§ What to do
Beneath this task is a listing. State how many of its lines include the string "axes", giving nothing but the number.
-- START OF Information supplied --
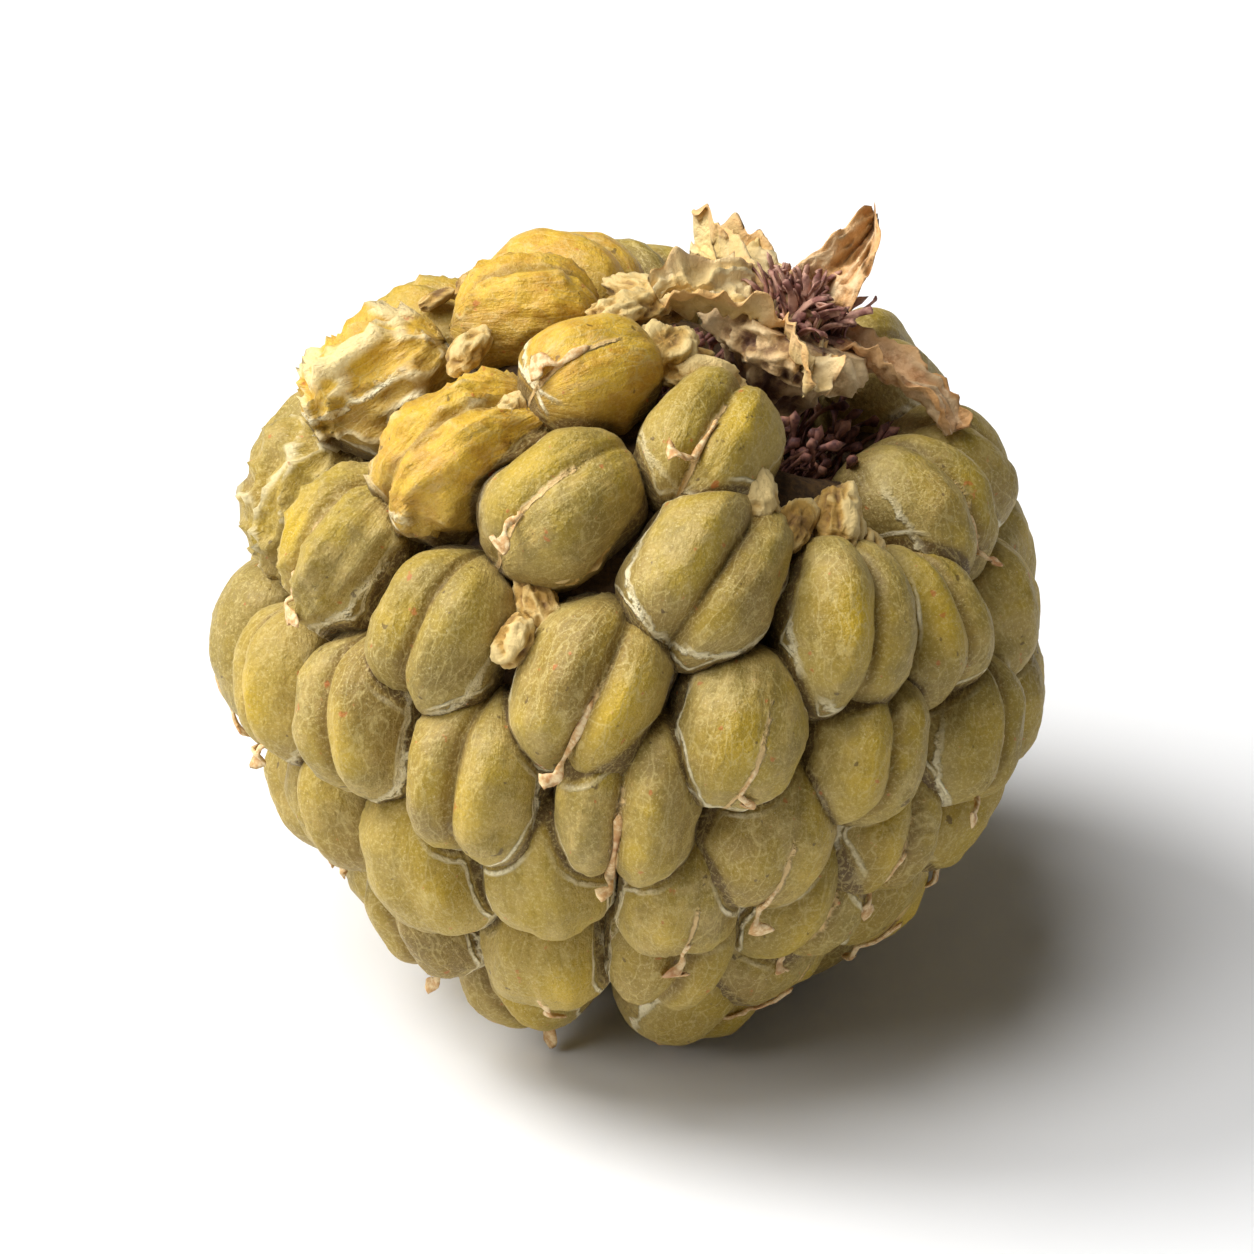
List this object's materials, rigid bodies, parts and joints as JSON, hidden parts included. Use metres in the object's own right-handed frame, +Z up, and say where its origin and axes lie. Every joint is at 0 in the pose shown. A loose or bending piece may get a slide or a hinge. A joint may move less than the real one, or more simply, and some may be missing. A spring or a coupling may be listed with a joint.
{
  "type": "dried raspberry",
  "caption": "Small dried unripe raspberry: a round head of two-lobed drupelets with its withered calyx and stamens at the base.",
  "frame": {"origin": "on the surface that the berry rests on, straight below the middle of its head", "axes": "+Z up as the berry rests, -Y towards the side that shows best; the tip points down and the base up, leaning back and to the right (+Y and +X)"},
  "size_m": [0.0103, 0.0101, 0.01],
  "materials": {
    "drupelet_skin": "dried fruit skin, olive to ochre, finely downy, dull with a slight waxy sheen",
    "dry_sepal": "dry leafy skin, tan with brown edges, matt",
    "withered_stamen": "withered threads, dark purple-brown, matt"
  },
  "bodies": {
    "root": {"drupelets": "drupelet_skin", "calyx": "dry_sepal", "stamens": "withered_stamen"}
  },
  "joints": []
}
-- END OF Information supplied --
§ Task response
2